2人は祭壇と棺の前に置かれた座布団に並んで座り、お線香にろうそくで火をつけて静かに手を合わせた。
お茶をテーブルの上に出された。
「ありがとうございます。おばあちゃんも喜びます。」
「ご病気だったんですか?」
「そうですね。少し肺炎を患わせてまして、病院で息をひきとったんです。それまではずっと元気だったんですが、あっという間でしたね。でも、まぁ、82歳でしたから長生きしましたよ。」
「そうだったんですか。」
輝久の母が丁寧に説明してくれた。横に座っていた輝久は何も言わずに静かに座っていた。
「あら、輝久。紬ちゃん来てるのに何も話さないの?」
「え、別に。学校でも会っているし、なぁ。」
何事もなかったようにいつも通りな態度で言ってくる。
「…うん…。」
「小さい時、おばあちゃんと3人で一緒に遊んでたから、将来結婚しちゃうんじゃないのぉって言いながら2人相手してたものね。おばあちゃん期待してたから。残念ね。見られなくて…。」
「いつの話だよ、それ。」
「えっと、幼稚園の時かなぁ。久しぶりに2人が会っているところ見て喜んでるかもね。」
「いや、幼稚園の話で、今は違うし。」
「えーーー、違うの?私もそのつもりだったけど。紬ちゃん、こんなので良いなら我が家はいつでも大歓迎だからね。嫁に来てくれたら嬉しいわねぇ。でも長女さんだからお婿さんかしら。」
「母さん! もう良いからその話。」
「……。」
紬は何も言えなくなった。
「すいません、長居してしまって、そろそろ失礼します。
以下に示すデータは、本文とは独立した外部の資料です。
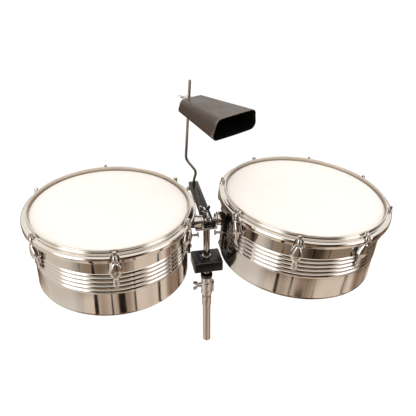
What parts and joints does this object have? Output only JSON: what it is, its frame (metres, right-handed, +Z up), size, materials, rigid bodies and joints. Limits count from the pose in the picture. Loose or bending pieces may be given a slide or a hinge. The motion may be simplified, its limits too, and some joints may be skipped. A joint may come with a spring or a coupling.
{
  "type": "timbales",
  "caption": "Pair of open-bottomed chrome shell drums on a shared tilting bracket and stand tube, with a cowbell on a cranked rod.",
  "frame": {"origin": "centre of the stand tube's lower end face", "axes": "+Z up, +X from the smaller drum to the larger drum, -Y towards the player"},
  "size_m": [0.81, 0.4156, 0.6148],
  "materials": {
    "chrome": "mirror chrome plate on steel",
    "drum_film": "coated white polyester film",
    "black_enamel": "glossy black enamel on cast and pressed steel",
    "bell_enamel": "satin dark grey-brown enamel on steel",
    "black_plastic": "moulded black plastic"
  },
  "bodies": {
    "stand": {"stand_tube": "chrome", "tube_plug": "black_plastic", "tube_sleeve": "chrome", "tube_clamp": "chrome"},
    "clamp_wing": {"clamp_wing_bolt": "chrome"},
    "post": {"post": "chrome"},
    "bracket": {"mount_block": "black_enamel", "upright": "chrome", "top_bracket": "chrome", "left_ratchet_disc": "chrome", "right_ratchet_disc": "chrome", "left_tilt_bolt": "chrome", "right_tilt_bolt": "chrome"},
    "left_drum": {"left_shell": "chrome", "left_hoop": "chrome", "left_head": "drum_film", "left_tilt_plate": "black_enamel", "left_lug_1": "chrome", "left_lug_2": "chrome", "left_lug_3": "chrome", "left_lug_4": "chrome", "left_lug_5": "chrome", "left_lug_6": "chrome"},
    "left_rod_1": {"left_tension_rod_1": "chrome"},
    "left_rod_2": {"left_tension_rod_2": "chrome"},
    "left_rod_3": {"left_tension_rod_3": "chrome"},
    "left_rod_4": {"left_tension_rod_4": "chrome"},
    "left_rod_5": {"left_tension_rod_5": "chrome"},
    "left_rod_6": {"left_tension_rod_6": "chrome"},
    "left_lock": {"left_lock_bolt": "chrome"},
    "right_drum": {"right_shell": "chrome", "right_hoop": "chrome", "right_head": "drum_film", "right_tilt_plate": "black_enamel", "right_lug_1": "chrome", "right_lug_2": "chrome", "right_lug_3": "chrome", "right_lug_4": "chrome", "right_lug_5": "chrome", "right_lug_6": "chrome", "right_lug_7": "chrome", "right_lug_8": "chrome"},
    "right_rod_1": {"right_tension_rod_1": "chrome"},
    "right_rod_2": {"right_tension_rod_2": "chrome"},
    "right_rod_3": {"right_tension_rod_3": "chrome"},
    "right_rod_4": {"right_tension_rod_4": "chrome"},
    "right_rod_5": {"right_tension_rod_5": "chrome"},
    "right_rod_6": {"right_tension_rod_6": "chrome"},
    "right_rod_7": {"right_tension_rod_7": "chrome"},
    "right_rod_8": {"right_tension_rod_8": "chrome"},
    "right_lock": {"right_lock_bolt": "chrome"},
    "arm": {"cowbell_arm": "black_enamel", "rod_holder": "black_enamel"},
    "arm_wing_front": {"arm_wing_bolt_front": "chrome"},
    "arm_wing_rear": {"arm_wing_bolt_rear": "chrome"},
    "rod_lock": {"rod_lock_screw": "chrome"},
    "bell_rod": {"cowbell_rod": "chrome"},
    "bell": {"cowbell": "bell_enamel", "bell_clamp": "chrome"},
    "bell_wing": {"bell_wing_bolt": "chrome"}
  },
  "joints": [
    {"name": "clamp_wing_turn", "type": "hinge", "parent": "stand", "child": "clamp_wing", "pos_m": [-0.0188, 0, 0.1745], "axis": [1, 0, 0], "range_deg": [-180, 180]},
    {"name": "height", "type": "slide", "parent": "stand", "child": "post", "axis": [0, 0, 1], "range_m": [-0.02, 0.08]},
    {"name": "swivel", "type": "hinge", "parent": "post", "child": "bracket", "pos_m": [0, 0, 0.24], "axis": [0, 0, 1], "range_deg": [-180, 180]},
    {"name": "left_tilt", "type": "hinge", "parent": "bracket", "child": "left_drum", "pos_m": [-0.03, 0, 0.3555], "axis": [-0.9998, 0, 0.0192], "range_deg": [-30, 30]},
    {"name": "left_rod_turn_1", "type": "hinge", "parent": "left_drum", "child": "left_rod_1", "pos_m": [-0.20924, -0.17867, 0.40174], "axis": [0.0192, -0.0175, 0.9997], "range_deg": [-180, 180]},
    {"name": "left_rod_turn_2", "type": "hinge", "parent": "left_drum", "child": "left_rod_2", "pos_m": [-0.05518, -0.08974, 0.40033], "axis": [0.0192, -0.0175, 0.9997], "range_deg": [-180, 180]},
    {"name": "left_rod_turn_3", "type": "hinge", "parent": "left_drum", "child": "left_rod_3", "pos_m": [-0.05512, 0.08814, 0.40344], "axis": [0.0192, -0.0175, 0.9997], "range_deg": [-180, 180]},
    {"name": "left_rod_turn_4", "type": "hinge", "parent": "left_drum", "child": "left_rod_4", "pos_m": [-0.20913, 0.17707, 0.40795], "axis": [0.0192, -0.0175, 0.9997], "range_deg": [-180, 180]},
    {"name": "left_rod_turn_5", "type": "hinge", "parent": "left_drum", "child": "left_rod_5", "pos_m": [-0.36319, 0.08814, 0.40935], "axis": [0.0192, -0.0175, 0.9997], "range_deg": [-180, 180]},
    {"name": "left_rod_turn_6", "type": "hinge", "parent": "left_drum", "child": "left_rod_6", "pos_m": [-0.36325, -0.08974, 0.40625], "axis": [0.0192, -0.0175, 0.9997], "range_deg": [-180, 180]},
    {"name": "left_lock_turn", "type": "hinge", "parent": "left_drum", "child": "left_lock", "pos_m": [-0.01961, -0.00845, 0.32364], "axis": [-0.9998, 0, 0.0192], "range_deg": [-180, 180]},
    {"name": "right_tilt", "type": "hinge", "parent": "bracket", "child": "right_drum", "pos_m": [0.03, 0, 0.3555], "axis": [0.9965, 0, -0.0837], "range_deg": [-30, 30]},
    {"name": "right_rod_turn_1", "type": "hinge", "parent": "right_drum", "child": "right_rod_1", "pos_m": [0.1515, -0.17622, 0.38828], "axis": [0.0837, -0.0175, 0.9963], "range_deg": [-180, 180]},
    {"name": "right_rod_turn_2", "type": "hinge", "parent": "right_drum", "child": "right_rod_2", "pos_m": [0.29686, -0.1775, 0.37605], "axis": [0.0837, -0.0175, 0.9963], "range_deg": [-180, 180]},
    {"name": "right_rod_turn_3", "type": "hinge", "parent": "right_drum", "child": "right_rod_3", "pos_m": [0.40069, -0.07526, 0.36912], "axis": [0.0837, -0.0175, 0.9963], "range_deg": [-180, 180]},
    {"name": "right_rod_turn_4", "type": "hinge", "parent": "right_drum", "child": "right_rod_4", "pos_m": [0.40217, 0.07059, 0.37155], "axis": [0.0837, -0.0175, 0.9963], "range_deg": [-180, 180]},
    {"name": "right_rod_turn_5", "type": "hinge", "parent": "right_drum", "child": "right_rod_5", "pos_m": [0.30043, 0.17462, 0.38192], "axis": [0.0837, -0.0175, 0.9963], "range_deg": [-180, 180]},
    {"name": "right_rod_turn_6", "type": "hinge", "parent": "right_drum", "child": "right_rod_6", "pos_m": [0.15507, 0.17589, 0.39415], "axis": [0.0837, -0.0175, 0.9963], "range_deg": [-180, 180]},
    {"name": "right_rod_turn_7", "type": "hinge", "parent": "right_drum", "child": "right_rod_7", "pos_m": [0.05124, 0.07366, 0.40108], "axis": [0.0837, -0.0175, 0.9963], "range_deg": [-180, 180]},
    {"name": "right_rod_turn_8", "type": "hinge", "parent": "right_drum", "child": "right_rod_8", "pos_m": [0.04976, -0.07219, 0.39865], "axis": [0.0837, -0.0175, 0.9963], "range_deg": [-180, 180]},
    {"name": "right_lock_turn", "type": "hinge", "parent": "right_drum", "child": "right_lock", "pos_m": [0.01639, -0.00845, 0.32488], "axis": [0.9965, 0, -0.0837], "range_deg": [-180, 180]},
    {"name": "arm_slide", "type": "slide", "parent": "bracket", "child": "arm", "axis": [0, 1, 0], "range_m": [-0.02, 0]},
    {"name": "arm_wing_front_turn", "type": "hinge", "parent": "bracket", "child": "arm_wing_front", "pos_m": [0.0055, 0.01, 0.348], "axis": [0, 0, 1], "range_deg": [-180, 180]},
    {"name": "arm_wing_rear_turn", "type": "hinge", "parent": "bracket", "child": "arm_wing_rear", "pos_m": [0.0055, 0.049, 0.348], "axis": [0, 0, 1], "range_deg": [-180, 180]},
    {"name": "rod_lock_turn", "type": "hinge", "parent": "arm", "child": "rod_lock", "pos_m": [-0.004, 0.192, 0.3335], "axis": [1, 0, 0], "range_deg": [-180, 180]},
    {"name": "rod_swivel", "type": "hinge", "parent": "arm", "child": "bell_rod", "pos_m": [0.0055, 0.192, 0.3335], "axis": [0, 0, 1], "range_deg": [-180, 180]},
    {"name": "bell_swivel", "type": "hinge", "parent": "bell_rod", "child": "bell", "pos_m": [-0.00286, 0.19473, 0.56604], "axis": [0.0649, -0.015, 0.9978], "range_deg": [-120, 120]},
    {"name": "bell_wing_turn", "type": "hinge", "parent": "bell", "child": "bell_wing", "pos_m": [-0.0099, 0.20498, 0.56726], "axis": [0.5637, -0.8202, -0.0976], "range_deg": [-180, 180]}
  ]
}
」
くるみと紬は正座でお辞儀して立ち去ろうとした。
「いえいえ、こちらこそ、お話長くしてすいません。足元、お気をつけてくださいね。」
輝久の母は、誤魔化すように話すぎないようにと口を閉じた。
輝久は母に代わり、外に出て、2人をお見送りした。深々とお辞儀した。
しばらく、相手にされてなかった紬にとってお辞儀一つで少し救われたように思えた。
おばあちゃんの話で幼少期のことを思い出す。
純粋にそう思ったこともあったなとしみじみ感じた。
素直になってもいいんじゃないかと心が洗われた。